Re: Ensoniq ASR-X Sequencing Question

Posted: Thu Jun 06, 2019 8:33 pm
by Rasputin
Ashe37 wrote:
Thu Jun 06, 2019 3:23 pm
like i said, split the loops up...
Your answer was vague and non-committal, in my eyes, so I was giving a firmer explanation as to (what I'm assuming to be) the process.

"Split the loops up" could mean that they used each 909, Trident, Rhodes, and SP1200 section independently and then layered them. But I think they were using full sections of the song which already were layered, such as the 909, Trident, Rhodes, and SP1200 were all playing simultaneously and were inseparable within the ASR. The manipulation would have been simple repetition by chaining and not stacking/unstacking per layer.

Depending on the complexity of the song and the amount of RAM, it may not have been possible to record in each loop variation of each instrument individually, so instead they resorted to just a couple measures of the entire mix to juggle.

That's totally just my speculation based on the phrasing of the article, of course.

Seems a really silly approach though, considering a sequencer could have eliminated the need for doing that at all. The ASR could have been used as an FX processor, regardless, and they could have used the ASR sampling for a whole lot more. I suppose maybe that's a logical viewpoint and not an artistic viewpoint.

If that happens to be exactly what you meant too by "split the loops" then... forgive me for agreeing with you... I guess? :lol: :?

Re: Ensoniq ASR-X Sequencing Question

Posted: Thu Jun 06, 2019 9:20 pm
by meatballfulton
Rasputin wrote:
Thu Jun 06, 2019 8:33 pm
Seems a really silly approach though, considering a sequencer could have eliminated the need for doing that at all.
Except they couldn't sequence the Trident and Rhodes (no MIDI).

Sounds they were using the ASR-X more like Ableton Live...create a bunch of audio sections, put each into the ASR memory and assign to keys, them jam away until they came up with an arrangement they liked.

I did something similar with the sampler in a Motif ES years ago. The ES could store samples as long as 6 minutes 20 seconds which made it pretty easy to assemble a song from sections. At the time I wasn't using a computer and the ES was my sequencer.

Re: Ensoniq ASR-X Sequencing Question

Posted: Thu Jun 06, 2019 9:27 pm
by Ashe37
I'd have to listen to the song.
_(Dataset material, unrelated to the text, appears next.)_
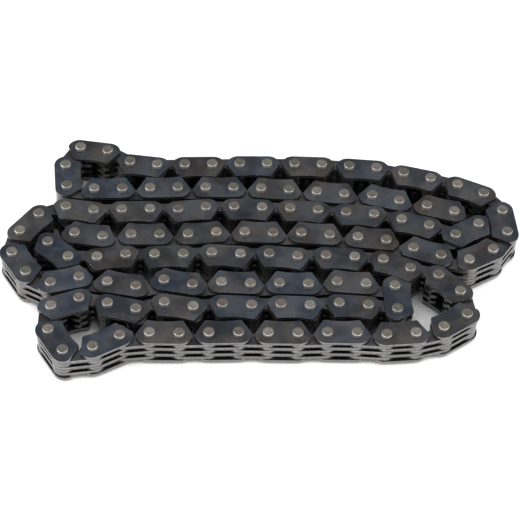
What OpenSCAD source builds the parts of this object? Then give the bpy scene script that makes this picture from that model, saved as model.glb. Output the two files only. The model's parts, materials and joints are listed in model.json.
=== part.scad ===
// Inverted-tooth cam chain, a closed loop laid on its side in eight nested rows.
// X runs to the right along the rows, Y runs from the front row to the rear row, and Z is up along the pins.
// The origin is under the middle of the pile, on the surface that the pins' lower ends stand on.
// Link k runs from pin k to pin k + 1 in walking order, clockwise seen from above. Even links are outer links
// with two guide plates, two mid plates and two pins, and odd links are inner links with three toothed plates.

/* [Chain] */
// Distance between neighbouring pin centres
pitch = 6.35; // [6:0.05:7]
// Thickness of a toothed plate
plate_t = 0.98; // [0.6:0.02:1.2]
// Thickness of a guide plate
guide_t = 0.7; // [0.5:0.05:1.2]
// Running gap between neighbouring layers of plates
layer_gap = 0.08; // [0.01:0.01:0.1]

/* [Pins] */
// Diameter of a pin
pin_d = 2.4; // [1.8:0.05:2.8]
// How far a pin stands out of the guide plate at each end
pin_stand = 0.9; // [0.4:0.05:1.4]
// Chamfer round each end of a pin
pin_chamfer = 0.3; // [0.05:0.01:0.4]
// Radial clearance of a pin in the toothed plates that turn on it
running_gap = 0.05; // [0.02:0.01:0.1]
// Radial allowance of a pin in the plates that it is pressed into
press_gap = 0.01; // [0.005:0.005:0.03]

/* [Guide plates] */
// Length of a guide plate from shoulder to shoulder
guide_l = 12.26; // [11.6:0.02:12.5]
// Height of a guide plate's back over the pin line, also the radius of its shoulders
guide_back = 2.64; // [2:0.02:2.7]
// Depth of a guide plate's tooth corners under the pin line
guide_depth = 3.55; // [3:0.05:3.8]
// How far a guide plate's end corners lie over the pin line
guide_corner = 0.22; // [0:0.02:0.6]
// Rounding of a guide plate's tooth corners
guide_corner_r = 0.4; // [0.1:0.05:0.6]
// Depth of the hollow in a guide plate's lower edge
guide_hollow = 0.3; // [0.1:0.05:0.5]
// Length of the flat left at each end of that hollow
guide_land = 0.35; // [0.1:0.05:0.8]

/* [Toothed plates] */
// Radius of a toothed plate's ends about the pins, also the height of its back over the pin line
tooth_back = 2.5; // [1.9:0.05:2.6]
// Depth of the tooth tips under the pin line
tooth_depth = 3.5; // [3:0.05:3.8]
// Rounding of the tooth tips
tip_r = 1; // [0.4:0.05:1.2]
// Angle of every flank from the line across the link
flank = 30; // [24:1:34]
// Radius of the crotch between the two teeth
crotch_r = 0.75; // [0.5:0.05:0.9]
// Depth of the crotch's crown under the pin line
crotch_depth = 0.35; // [0:0.05:0.8]

/* [Hidden] */
$fn = 96;

// Headings of the links of each stretch, in whole degrees from X, chosen by hand so that the rows lie as
// those of a real loop do when it is folded down flat. A stretch is walked from its first link to its last.
front_row_8_headings = [-162, -173, -181, -178, -175, -178, -178, -176, -176, -178, -171, -149, -169];
front_left_bow_headings = [125, 91, 23];
row_7_headings = [-10, -11, 19, -7, 10, 0, 5, 0, 9, -2, -6];
middle_back_bend_headings = [94];
row_6_headings = [178, 178, 189, 181, 184, 180, 188, 172, 199, 172, 171, 197];
left_bow_headings = [154, 125, 81, 55, 23];
row_3_headings = [-6, 5, 4, 3, 9, 4, 1, 1, -1, -3, -2, -11, -13, -22];
right_back_bend_headings = [33, 148];
row_2_tail_headings = [167, 170, 168, 180, 177];
rear_left_bow_headings = [98, 63, -6, -30];
row_1_tail_headings = [-11, -12, -14, -22, -51];
right_bow_headings = [-83, -123, -149];
row_4_headings = [171, 164, 162, 176, 177, 178, 183, 181, 184, 188, 184, 183, 188, 174];
left_back_bend_headings = [-153, -39];
row_5_headings = [2, 10, 3, 4, 7, -1, 4, -3, 5, -1, -3, -20, -14, -43];

// Headings of the loose rear strand's links, from the corner back to the pile. The link that faces each of
// them in row 2 has the opposite heading, so the two strands curl together and the corner only travels.
loose_headings = [-5, 4, 4, 5, 3, 3, 1, -1, -2];
loose = len(loose_headings);
row_2_loose_headings = [for (i = [loose - 1:-1:0]) 180 + loose_headings[i]];

// Number of the link that the walk starts with
first_link = 51;
headings = concat(
    front_row_8_headings, front_left_bow_headings, row_7_headings, middle_back_bend_headings,
    row_6_headings, left_bow_headings, row_3_headings, right_back_bend_headings,
    row_2_tail_headings, row_2_loose_headings, rear_left_bow_headings, loose_headings,
    row_1_tail_headings, right_bow_headings, row_4_headings, left_back_bend_headings, row_5_headings
);
// Two more links close the loop round the pin that the walk leaves out
link_count = len(headings) + 2;

function along(angle) = [cos(angle), sin(angle)];
function across(v) = [-v.y, v.x];

walk = [
    for (i = 0, p = [0, 0]; i <= len(headings);
        p = i < len(headings) ? p + pitch * along(headings[i]) : p, i = i + 1) p
];
// The closing pin lies one pitch from both ends of the walk, on the loop's outer side
closing_chord = walk[0] - walk[len(walk) - 1];
closing_rise = sqrt(pow(pitch, 2) - pow(norm(closing_chord) / 2, 2));
closing_pin = walk[len(walk) - 1] + closing_chord / 2
    + closing_rise * across(closing_chord) / norm(closing_chord);
laid = concat(walk, [closing_pin]);
function laid_pin(k) = laid[(k + link_count - first_link) % link_count];

guide_shoulder_x = guide_l / 2 - guide_back;
tooth_pin_x = pitch / 2;

// Box of the whole pile, over the rounded ends of every plate, from which the origin is set
end_circles = [
    for (k = [0:link_count - 1])
        let (
            a = laid_pin(k),
            b = laid_pin(k + 1),
            u = (b - a) / norm(b - a),
            outer = k % 2 == 0,
            reach = outer ? guide_shoulder_x : tooth_pin_x
        )
        for (side = [-1, 1]) [(a + b) / 2 + side * reach * u, outer ? guide_back : tooth_back]
];
pile_low = [for (axis = [0, 1]) min([for (c = end_circles) c[0][axis] - c[1]])];
pile_high = [for (axis = [0, 1]) max([for (c = end_circles) c[0][axis] + c[1]])];
pile_middle = (pile_low + pile_high) / 2;

function pin_at(k) = laid_pin(k) - pile_middle;
function link_middle(k) = (pin_at(k) + pin_at(k + 1)) / 2;
function link_heading(k) =
    let (v = pin_at(k + 1) - pin_at(k)) atan2(v.y, v.x);

layer_count = 7;
guide_layers = [0, layer_count - 1];
mid_layers = [2, 4];
inner_layers = [1, 3, 5];
toothed_count = layer_count - len(guide_layers);
stack = len(guide_layers) * guide_t + toothed_count * plate_t + (layer_count - 1) * layer_gap;
pin_l = stack + 2 * pin_stand;
function layer_t(i) = len(search(i, guide_layers)) > 0 ? guide_t : plate_t;
// Every layer but the lowest stands on the guide plate at the bottom and the toothed plates under it
function layer_z(i) = pin_stand + (i == 0 ? 0 : guide_t + layer_gap + (i - 1) * (plate_t + layer_gap));

// Rounding a corner between a flank and a lower edge moves its tangent points this far along both
function corner_set(r) = r / tan((90 + flank) / 2);

guide_flank_x = guide_shoulder_x + sqrt(pow(guide_back, 2) - pow(guide_corner, 2));
guide_foot_x = guide_flank_x - (guide_corner + guide_depth) * tan(flank);
guide_hollow_x = guide_foot_x - corner_set(guide_corner_r) - guide_land;
guide_hollow_r = (pow(guide_hollow_x, 2) + pow(guide_hollow, 2)) / (2 * guide_hollow);

// The outer flank is tangent to the end's circle, and the inner one to the crotch's circle
crotch_y = -crotch_depth - crotch_r;
tooth_outer_x = tooth_pin_x + (tooth_back - tooth_depth * sin(flank)) / cos(flank);
tooth_inner_x = (crotch_r + (tooth_depth + crotch_y) * sin(flank)) / cos(flank);
tooth_tangent = [tooth_pin_x + tooth_back * cos(flank), -tooth_back * sin(flank)];
crotch_tangent = [crotch_r * cos(flank), crotch_y + crotch_r * sin(flank)];

guide_colour = [0.27, 0.275, 0.29];
mid_colour = [0.25, 0.255, 0.27];
inner_colour = [0.23, 0.235, 0.25];
pin_colour = [0.52, 0.5, 0.47];

// The loose strands end at the corner. The loop's open pivot is the pin between it and the facing strand.
open_pin = link_count - 2;
corner_links = [open_pin - link_count, 1];
rear_strand = [corner_links[1] + 1, corner_links[1] + loose];
facing_strand = [open_pin - loose, open_pin - 1];

// Links of each fixed run, first and last, with the run's name
RUNS = [
    ["row_4", rear_strand[1] + 1, 33],
    ["row_5", 34, 48],
    ["row_8", 49, 63],
    ["row_7", 64, 77],
    ["row_6", 78, 90],
    ["row_3", 91, 109],
    ["row_2", 110, facing_strand[0] - 1]
];

function outers(range) = [for (k = [range[0]:range[1]]) if (k % 2 == 0) k];
function inners(range) = [for (k = [range[0]:range[1]]) if (k % 2 != 0) k];
loose_outers = concat(outers(rear_strand), outers(facing_strand));
loose_inners = concat(inners(rear_strand), inners(facing_strand));

function link_name(k) = str("link_", k);
GROUPS = concat(RUNS, [["corner", corner_links[0], corner_links[1]]]);
KINDS = ["guide_plates", "mid_plates", "inner_plates", "pins"];

// The outline of a rounded corner between the lower edge and the flank at +X
module rounded_foot(x, depth, r) {
    set = corner_set(r);
    translate([x - set, r - depth]) circle(r);
}

// A lower half whose lower edge and flanks meet in rounded corners, reaching up to the height of top
module foot_outline(x, depth, r, top) {
    set = corner_set(r);
    low = [x - set, -depth];
    high = [x + set * sin(flank), set * cos(flank) - depth];
    wide = [x + (depth + top) * tan(flank), top];
    polygon([
        [-low.x, low.y], low, high, wide, [-wide.x, wide.y], [-high.x, high.y]
    ]);
    for (side = [0, 1]) mirror([side, 0]) rounded_foot(x, depth, r);
}

module guide_outline() {
    difference() {
        union() {
            intersection() {
                union() {
                    for (side = [-1, 1]) translate([side * guide_shoulder_x, 0]) circle(guide_back);
                    translate([-guide_shoulder_x, 0]) square([2 * guide_shoulder_x, guide_back]);
                }
                translate([-guide_l, guide_corner]) square([2 * guide_l, guide_back]);
            }
            foot_outline(guide_foot_x, guide_depth, guide_corner_r, guide_corner);
        }
        translate([0, guide_hollow - guide_depth - guide_hollow_r]) circle(guide_hollow_r, $fn = 240);
    }
}

// One tooth at +X, from the pin line down to its rounded tip
module tooth_outline() {
    set = corner_set(tip_r);
    slant = set * [sin(flank), cos(flank)];
    outer_foot = [tooth_outer_x, -tooth_depth];
    inner_foot = [tooth_inner_x, -tooth_depth];
    polygon([
        [0, 0],
        [0, crotch_y + crotch_r],
        crotch_tangent,
        inner_foot + [-slant.x, slant.y],
        inner_foot + [set, 0],
        outer_foot - [set, 0],
        outer_foot + slant,
        tooth_tangent,
        [tooth_pin_x, 0]
    ]);
    translate(outer_foot + [-set, tip_r]) circle(tip_r);
    translate(inner_foot + [set, tip_r]) circle(tip_r);
}

module toothed_outline() {
    difference() {
        union() {
            for (side = [-1, 1]) translate([side * tooth_pin_x, 0]) circle(tooth_back);
            translate([-tooth_pin_x, 0]) square([2 * tooth_pin_x, tooth_back]);
            for (side = [0, 1]) mirror([side, 0]) tooth_outline();
        }
        translate([0, crotch_y]) circle(crotch_r);
    }
}

// Two holes, one pitch apart, taken out of a plate's outline
module drilled(gap) {
    difference() {
        children();
        for (side = [-1, 1]) translate([side * pitch / 2, 0]) circle(pin_d / 2 + gap);
    }
}

// Stands a plate's outline on each of the link's layers, with its teeth on the loop's inner side
module plates(k, layers) {
    for (layer = layers)
        translate([link_middle(k).x, link_middle(k).y, layer_z(layer)])
            rotate(link_heading(k)) linear_extrude(layer_t(layer)) children();
}

module guide_plates(links) {
    color(guide_colour) for (k = links) plates(k, guide_layers) drilled(press_gap) guide_outline();
}

module mid_plates(links) {
    color(mid_colour) for (k = links) plates(k, mid_layers) drilled(press_gap) toothed_outline();
}

module inner_plates(links) {
    color(inner_colour) for (k = links) plates(k, inner_layers) drilled(running_gap) toothed_outline();
}

module pin() {
    r = pin_d / 2;
    rotate_extrude() polygon([
        [0, 0], [r - pin_chamfer, 0], [r, pin_chamfer],
        [r, pin_l - pin_chamfer], [r - pin_chamfer, pin_l], [0, pin_l]
    ]);
}

module pins(links) {
    color(pin_colour)
        for (k = links)
            for (end = [k, k + 1]) translate([pin_at(end).x, pin_at(end).y, 0]) pin();
}

for (g = GROUPS) {
    range = [g[1], g[2]];
    guide_plates(outers(range));
    mid_plates(outers(range));
    inner_plates(inners(range));
    pins(outers(range));
}
for (k = loose_outers) {
    union() {
        guide_plates([k]);
        mid_plates([k]);
    }
    pins([k]);
}
for (k = loose_inners) {
    inner_plates([k]);
}
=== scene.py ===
"""Looks of the cam chain: softened, worn plates, turned pins, a floor, soft light and a camera."""

import json
import math

import bpy
import numpy as np
from mathutils import Matrix, Vector


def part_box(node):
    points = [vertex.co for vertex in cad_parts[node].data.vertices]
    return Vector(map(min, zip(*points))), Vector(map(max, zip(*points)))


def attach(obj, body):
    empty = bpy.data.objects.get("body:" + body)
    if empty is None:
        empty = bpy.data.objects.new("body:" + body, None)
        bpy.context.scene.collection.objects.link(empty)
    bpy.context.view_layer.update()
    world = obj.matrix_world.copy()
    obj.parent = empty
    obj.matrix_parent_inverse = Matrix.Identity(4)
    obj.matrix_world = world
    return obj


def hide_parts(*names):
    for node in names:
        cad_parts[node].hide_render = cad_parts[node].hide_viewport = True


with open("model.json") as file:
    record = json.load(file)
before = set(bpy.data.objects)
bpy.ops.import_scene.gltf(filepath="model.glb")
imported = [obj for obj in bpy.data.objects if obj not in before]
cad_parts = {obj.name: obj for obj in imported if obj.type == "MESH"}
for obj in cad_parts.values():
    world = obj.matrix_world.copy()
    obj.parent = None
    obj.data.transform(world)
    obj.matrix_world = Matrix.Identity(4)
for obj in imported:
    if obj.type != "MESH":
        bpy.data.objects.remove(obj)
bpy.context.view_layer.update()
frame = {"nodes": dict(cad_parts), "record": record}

MM = 0.001

# The camera, from a fit to the pin centres in the photograph. Its aim lies 0.11 mm further
# back along Y than in the fit, which brings the plates' outlines to their places.
PHOTO_PX = 520
FOCAL_PX = 1720.15
CAMERA_ELEVATION = math.radians(50.866)
CAMERA_ROLL = math.radians(2.434)
CAMERA_DISTANCE = 379.55 * MM
CAMERA_AIM_X = -0.2 * MM
CAMERA_AIM_Y = -2.74 * MM
CAMERA_NEAR_FAR = (0.01, 10)
SENSOR_WIDTH = 36.0

# Softened edges of the stamped plates
PLATE_EDGE = 0.16 * MM
PLATE_EDGE_STEPS = 2
WELD_DISTANCE = 0.002 * MM
SHARP_ANGLE = math.radians(40)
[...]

It could be measures of the song with all instruments, or it could be the drums on one split the bass on the next split the leads on the next etc. ASRs maxxed out at what, 16 mb?

...

Ok, i went and listened to it, it sounds like they had the guitar loop, and the drum loop, and the drum fill. When the guitar loop first plays they band passed it , then turned off the band pass when the drums came on. (you can easily set that up using the 'patch buttons' on an Ensoniq).

Re: Ensoniq ASR-X Sequencing Question

Posted: Sun Jun 16, 2019 5:15 pm
by Rumbler101
So are you guys saying that they took all of the instruments they had and slammed it in as one sample on each note and then used the internal sequencer on the ASR-X to do the song?

Is that right?

EDIT: I mean really, they could have had multiple parts of the song assigned as one thing on one note, and trigger it and sequence it on the ASR-X, or they could have had one part of the song, such as the guitar on one note and then use the band-pass on the ASR-X to use the ASR-X as an effect.

I guess there could be lots of ways to do it really... but considering the memory limitations, what do you think is most likely?

One thing that sounded strange to me was the SP-1200 has a sound of its own, so by putting the sound of an SP-1200 into an ASR-X, wouldn't that sort of get the SP-1200 to lose its sound?

Re: Ensoniq ASR-X Sequencing Question

Posted: Sun Jun 16, 2019 8:14 pm
by Ashe37
a sample of an SP-1200 still relatively captures the sound of an sp-1200.